● DIRECTIONS FOR THIS TASK:
In the entries below, the lines from the one with "The three.js and" through the one with "wasm.setup();" are to be copied exactly; both ends count.
[BEGIN]
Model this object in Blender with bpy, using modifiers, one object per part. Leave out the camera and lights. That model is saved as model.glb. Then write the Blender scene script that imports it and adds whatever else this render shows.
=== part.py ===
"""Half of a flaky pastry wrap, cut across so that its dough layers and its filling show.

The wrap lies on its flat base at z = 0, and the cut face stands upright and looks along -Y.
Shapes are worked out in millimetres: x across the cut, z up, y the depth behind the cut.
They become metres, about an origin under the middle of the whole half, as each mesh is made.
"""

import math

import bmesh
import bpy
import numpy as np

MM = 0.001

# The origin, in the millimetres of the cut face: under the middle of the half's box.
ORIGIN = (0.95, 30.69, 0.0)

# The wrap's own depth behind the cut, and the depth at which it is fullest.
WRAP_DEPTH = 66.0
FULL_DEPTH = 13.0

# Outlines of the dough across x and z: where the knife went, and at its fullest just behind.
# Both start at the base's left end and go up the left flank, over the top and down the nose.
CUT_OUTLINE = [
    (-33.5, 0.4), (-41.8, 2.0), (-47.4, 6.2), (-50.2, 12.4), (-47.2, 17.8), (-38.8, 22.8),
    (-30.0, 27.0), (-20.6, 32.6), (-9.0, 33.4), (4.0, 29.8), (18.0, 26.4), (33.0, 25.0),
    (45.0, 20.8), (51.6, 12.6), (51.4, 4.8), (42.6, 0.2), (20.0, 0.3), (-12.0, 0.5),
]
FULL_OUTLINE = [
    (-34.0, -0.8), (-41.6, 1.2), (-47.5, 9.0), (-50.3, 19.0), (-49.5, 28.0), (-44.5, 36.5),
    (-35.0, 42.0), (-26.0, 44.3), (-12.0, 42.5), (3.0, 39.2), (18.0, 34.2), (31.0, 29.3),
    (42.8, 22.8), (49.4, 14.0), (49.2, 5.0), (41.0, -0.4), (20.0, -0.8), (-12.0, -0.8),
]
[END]
[BEGIN]
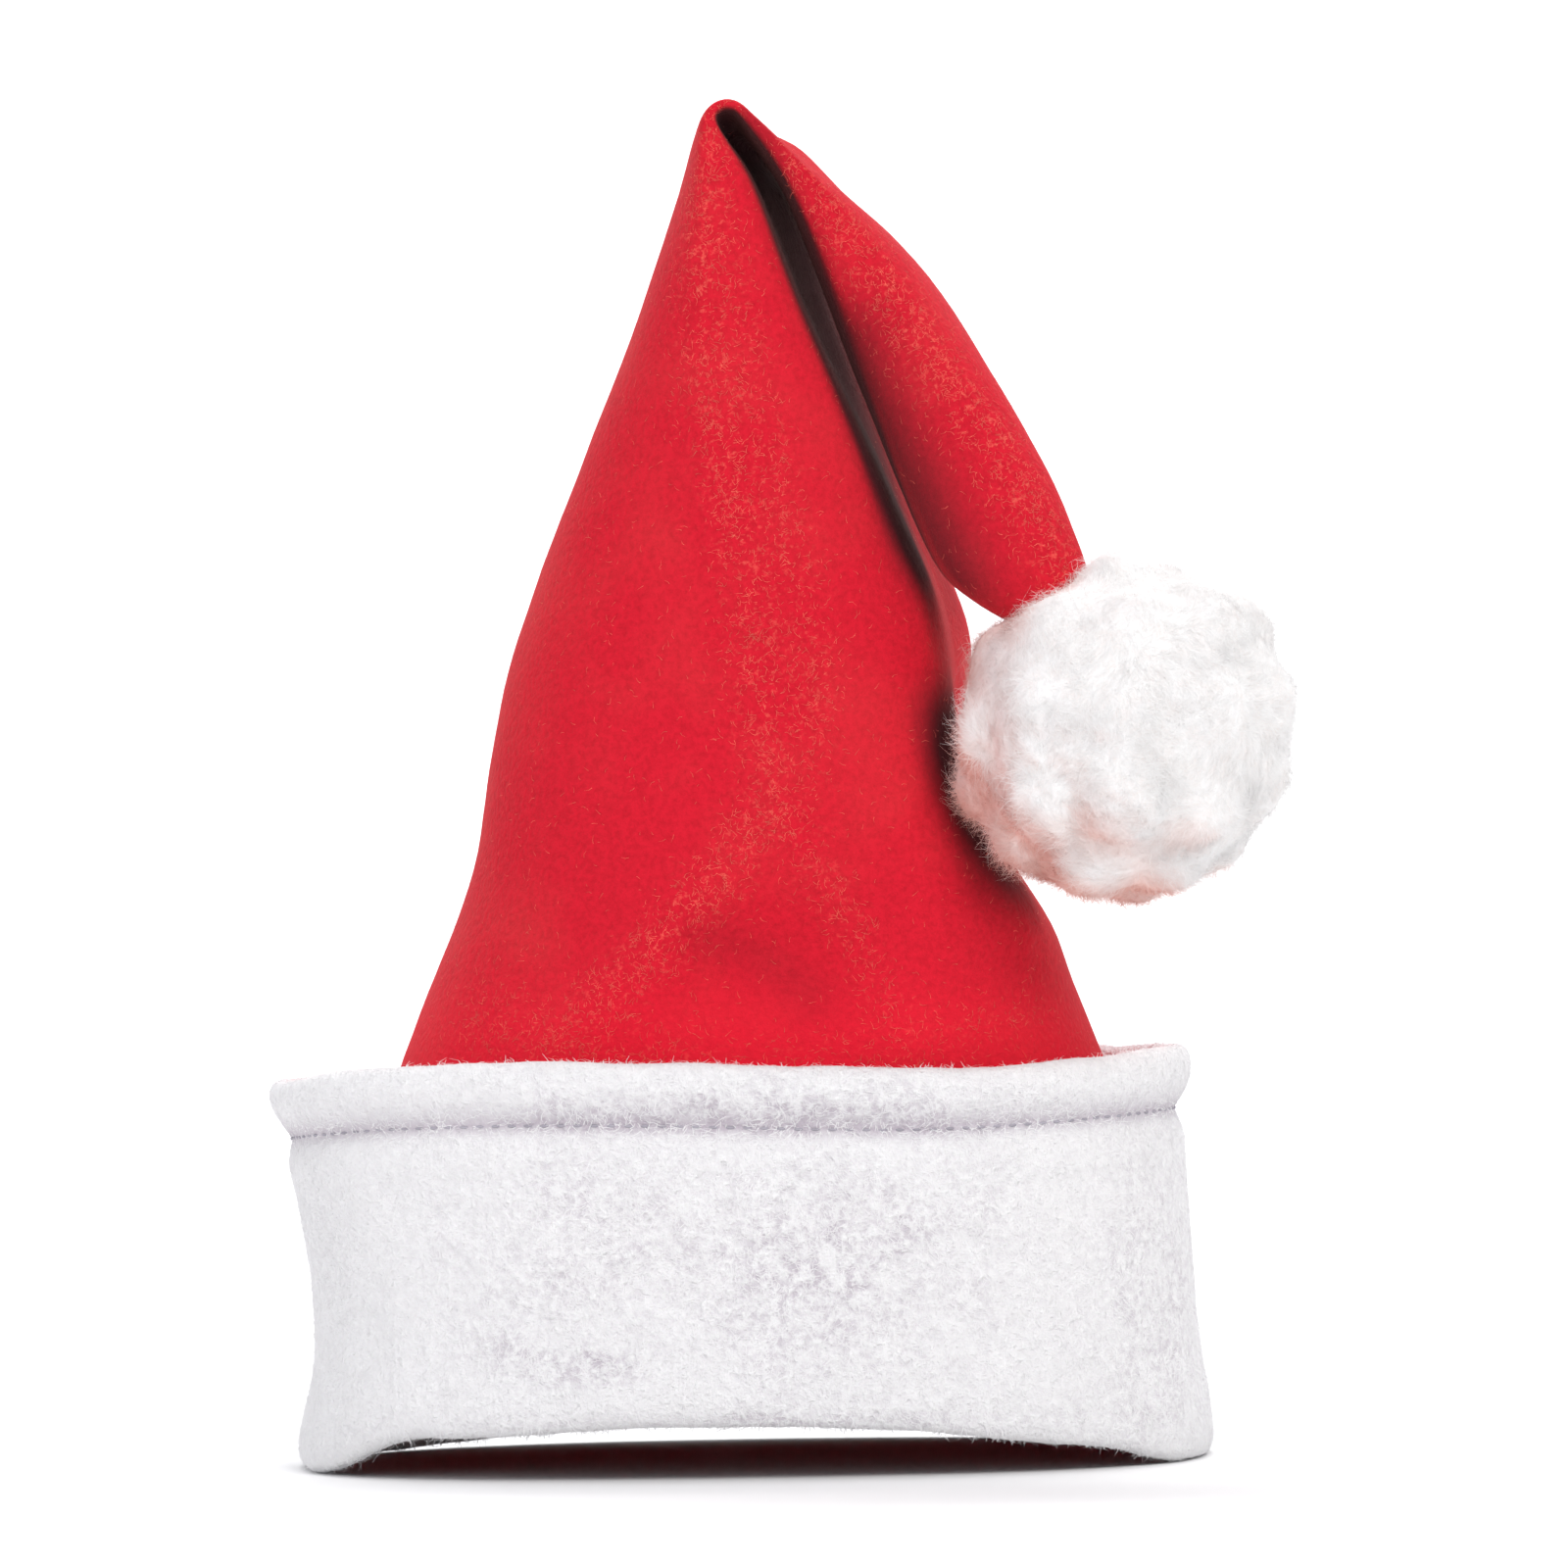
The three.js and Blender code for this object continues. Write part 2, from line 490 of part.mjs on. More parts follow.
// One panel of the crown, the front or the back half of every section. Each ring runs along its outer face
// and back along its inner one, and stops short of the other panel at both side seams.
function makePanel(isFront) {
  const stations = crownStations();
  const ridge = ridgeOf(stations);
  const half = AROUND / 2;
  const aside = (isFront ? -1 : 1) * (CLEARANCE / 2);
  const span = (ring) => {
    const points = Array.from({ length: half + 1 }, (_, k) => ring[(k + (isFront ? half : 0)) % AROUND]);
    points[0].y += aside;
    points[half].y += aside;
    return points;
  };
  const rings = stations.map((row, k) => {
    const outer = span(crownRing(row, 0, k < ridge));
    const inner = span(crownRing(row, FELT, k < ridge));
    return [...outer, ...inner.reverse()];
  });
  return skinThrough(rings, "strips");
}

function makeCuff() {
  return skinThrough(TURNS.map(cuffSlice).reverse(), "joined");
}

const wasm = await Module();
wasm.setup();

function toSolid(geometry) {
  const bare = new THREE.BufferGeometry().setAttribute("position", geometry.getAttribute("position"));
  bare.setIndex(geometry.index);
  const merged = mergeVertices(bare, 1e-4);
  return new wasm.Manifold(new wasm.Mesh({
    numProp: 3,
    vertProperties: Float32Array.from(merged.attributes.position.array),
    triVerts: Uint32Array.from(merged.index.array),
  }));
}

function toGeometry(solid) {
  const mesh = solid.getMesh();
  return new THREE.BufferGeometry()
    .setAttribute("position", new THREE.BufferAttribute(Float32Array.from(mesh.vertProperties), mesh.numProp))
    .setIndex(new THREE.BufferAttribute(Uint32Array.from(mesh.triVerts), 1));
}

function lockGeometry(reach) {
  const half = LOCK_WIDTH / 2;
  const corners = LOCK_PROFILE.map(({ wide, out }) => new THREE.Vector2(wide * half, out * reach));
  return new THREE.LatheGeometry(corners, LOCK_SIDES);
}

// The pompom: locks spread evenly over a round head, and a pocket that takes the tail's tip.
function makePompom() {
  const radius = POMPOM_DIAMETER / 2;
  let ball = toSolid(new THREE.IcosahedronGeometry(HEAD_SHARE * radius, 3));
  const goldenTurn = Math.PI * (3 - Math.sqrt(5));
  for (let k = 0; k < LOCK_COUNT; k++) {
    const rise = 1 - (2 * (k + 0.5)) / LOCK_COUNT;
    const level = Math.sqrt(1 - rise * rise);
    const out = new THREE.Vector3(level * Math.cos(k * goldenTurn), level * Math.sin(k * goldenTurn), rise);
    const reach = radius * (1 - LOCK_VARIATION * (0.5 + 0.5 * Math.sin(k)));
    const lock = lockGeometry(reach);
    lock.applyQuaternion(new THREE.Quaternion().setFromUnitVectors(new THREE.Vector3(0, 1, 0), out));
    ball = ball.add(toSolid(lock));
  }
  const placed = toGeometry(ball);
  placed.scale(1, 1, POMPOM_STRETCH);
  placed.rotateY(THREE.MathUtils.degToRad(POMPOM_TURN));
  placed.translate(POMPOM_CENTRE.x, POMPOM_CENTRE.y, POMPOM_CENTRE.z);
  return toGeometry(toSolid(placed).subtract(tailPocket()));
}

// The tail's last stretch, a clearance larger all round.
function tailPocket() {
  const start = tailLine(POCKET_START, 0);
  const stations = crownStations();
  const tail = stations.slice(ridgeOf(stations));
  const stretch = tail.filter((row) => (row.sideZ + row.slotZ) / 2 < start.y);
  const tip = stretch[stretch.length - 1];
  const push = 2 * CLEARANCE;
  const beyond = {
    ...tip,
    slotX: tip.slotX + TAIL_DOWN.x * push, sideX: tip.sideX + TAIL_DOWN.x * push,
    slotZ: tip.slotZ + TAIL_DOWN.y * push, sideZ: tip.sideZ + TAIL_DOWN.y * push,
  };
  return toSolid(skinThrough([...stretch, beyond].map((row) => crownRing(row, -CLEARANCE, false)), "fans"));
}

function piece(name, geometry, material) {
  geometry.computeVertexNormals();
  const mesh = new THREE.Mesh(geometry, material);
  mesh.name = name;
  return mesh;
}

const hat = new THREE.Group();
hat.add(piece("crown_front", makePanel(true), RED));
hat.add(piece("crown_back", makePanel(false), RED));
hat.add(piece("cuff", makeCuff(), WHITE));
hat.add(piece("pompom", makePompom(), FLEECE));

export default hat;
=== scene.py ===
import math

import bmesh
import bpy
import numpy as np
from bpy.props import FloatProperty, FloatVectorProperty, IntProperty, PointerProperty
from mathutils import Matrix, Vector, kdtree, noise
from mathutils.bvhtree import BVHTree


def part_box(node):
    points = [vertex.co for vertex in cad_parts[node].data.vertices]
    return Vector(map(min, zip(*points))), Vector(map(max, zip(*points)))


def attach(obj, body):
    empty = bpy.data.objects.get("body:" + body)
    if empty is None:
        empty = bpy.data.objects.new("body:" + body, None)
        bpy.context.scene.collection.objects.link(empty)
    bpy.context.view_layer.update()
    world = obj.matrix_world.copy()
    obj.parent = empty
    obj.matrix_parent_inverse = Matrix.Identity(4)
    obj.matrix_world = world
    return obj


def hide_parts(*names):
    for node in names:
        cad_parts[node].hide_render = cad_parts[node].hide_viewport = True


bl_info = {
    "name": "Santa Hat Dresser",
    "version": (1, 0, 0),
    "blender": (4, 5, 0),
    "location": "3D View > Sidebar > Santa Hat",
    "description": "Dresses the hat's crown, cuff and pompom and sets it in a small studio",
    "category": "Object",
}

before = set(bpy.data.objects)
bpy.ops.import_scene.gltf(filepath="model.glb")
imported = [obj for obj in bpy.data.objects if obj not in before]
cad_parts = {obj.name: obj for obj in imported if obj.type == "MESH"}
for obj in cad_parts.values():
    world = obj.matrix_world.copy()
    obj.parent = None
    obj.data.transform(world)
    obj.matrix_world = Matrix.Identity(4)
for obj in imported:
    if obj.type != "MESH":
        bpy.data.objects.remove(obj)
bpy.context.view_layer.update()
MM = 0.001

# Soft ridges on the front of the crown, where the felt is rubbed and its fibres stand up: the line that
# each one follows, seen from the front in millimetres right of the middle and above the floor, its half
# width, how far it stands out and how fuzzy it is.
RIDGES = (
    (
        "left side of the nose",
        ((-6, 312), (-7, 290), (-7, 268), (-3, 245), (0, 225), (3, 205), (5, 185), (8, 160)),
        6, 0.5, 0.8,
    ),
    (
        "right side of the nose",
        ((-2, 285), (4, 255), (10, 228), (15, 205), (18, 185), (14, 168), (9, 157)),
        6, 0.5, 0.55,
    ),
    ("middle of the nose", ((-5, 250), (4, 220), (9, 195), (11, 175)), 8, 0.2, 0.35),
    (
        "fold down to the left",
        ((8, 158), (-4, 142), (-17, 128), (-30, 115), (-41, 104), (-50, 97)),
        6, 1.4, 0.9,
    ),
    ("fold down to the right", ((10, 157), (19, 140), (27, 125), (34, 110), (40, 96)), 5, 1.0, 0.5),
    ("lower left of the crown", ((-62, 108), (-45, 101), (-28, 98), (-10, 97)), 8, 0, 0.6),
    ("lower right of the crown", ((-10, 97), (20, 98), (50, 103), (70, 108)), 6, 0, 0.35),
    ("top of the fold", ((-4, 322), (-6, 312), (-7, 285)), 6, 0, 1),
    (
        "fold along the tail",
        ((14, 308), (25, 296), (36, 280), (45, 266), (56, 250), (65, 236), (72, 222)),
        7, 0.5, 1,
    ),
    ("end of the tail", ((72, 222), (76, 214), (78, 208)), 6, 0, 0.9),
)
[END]
● RESULT:
The three.js and Blender code for this object continues. Write part 2, from line 490 of part.mjs on. More parts follow.
// One panel of the crown, the front or the back half of every section. Each ring runs along its outer face
// and back along its inner one, and stops short of the other panel at both side seams.
function makePanel(isFront) {
  const stations = crownStations();
  const ridge = ridgeOf(stations);
  const half = AROUND / 2;
  const aside = (isFront ? -1 : 1) * (CLEARANCE / 2);
  const span = (ring) => {
    const points = Array.from({ length: half + 1 }, (_, k) => ring[(k + (isFront ? half : 0)) % AROUND]);
    points[0].y += aside;
    points[half].y += aside;
    return points;
  };
  const rings = stations.map((row, k) => {
    const outer = span(crownRing(row, 0, k < ridge));
    const inner = span(crownRing(row, FELT, k < ridge));
    return [...outer, ...inner.reverse()];
  });
  return skinThrough(rings, "strips");
}

function makeCuff() {
  return skinThrough(TURNS.map(cuffSlice).reverse(), "joined");
}

const wasm = await Module();
wasm.setup();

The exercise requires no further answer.